= Thomas Porteous (merchant) =

Canadian businessman and politician

Thomas Porteous (December 8, 1765 - February 2, 1830) was a merchant, seigneur and politician in Lower Canada. He represented Effingham in the Legislative Assembly of Lower Canada from 1804 to 1808.

Probably born in Quebec of Scottish descent, although one source states that he was born in Ayrshire, Porteous owned Île Bourdon where he operated a trading post and a ferry service between Lachenaie and the Island of Montreal. In 1786, he married Olivia Everest. Around 1790, he established a business on Île Jésus and then, four years later, at Terrebonne. In 1800, he purchased the seigneury of Terrebonne and, five years later, opened a store at Sainte-Thérèse-de-Blainville, where he also produced potash. Porteous also supplied material to the military during the War of 1812. Around the same time, he established a general store in Montreal.
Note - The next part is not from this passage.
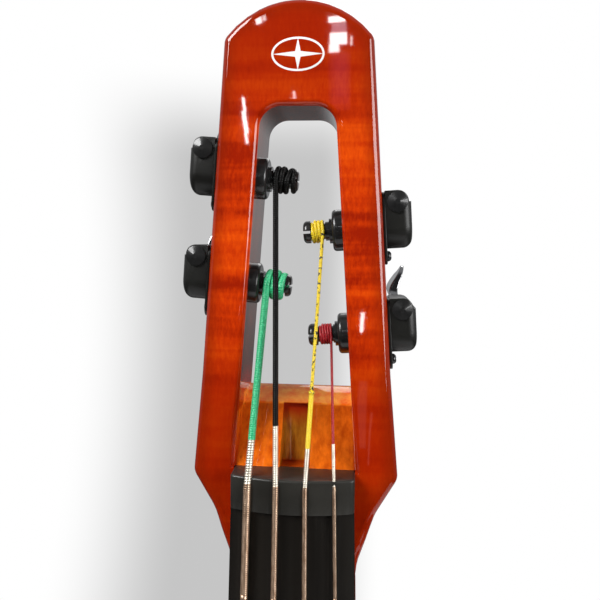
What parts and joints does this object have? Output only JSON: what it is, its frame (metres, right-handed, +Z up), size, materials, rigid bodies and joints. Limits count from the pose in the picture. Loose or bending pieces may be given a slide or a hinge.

Porteous was an agent for the Saint-Maurice ironworks and helped establish the Lachine Canal, serving as one of the government commissioners. He also petitioned for the incorporation of the Bank of Montreal and served as one its directors. In 1819, he became vice-president of the Montreal Savings Bank. In the same year, with others in his family, he took over the operation of the Montreal Water Works and became its president; the wooden pipes were replaced by iron ones and a steam-powered pumping plant was added. Porteous served as lieutenant-colonel in the militia and was a prominent member of the local Presbyterian Church. He died in Montreal at the age of 64.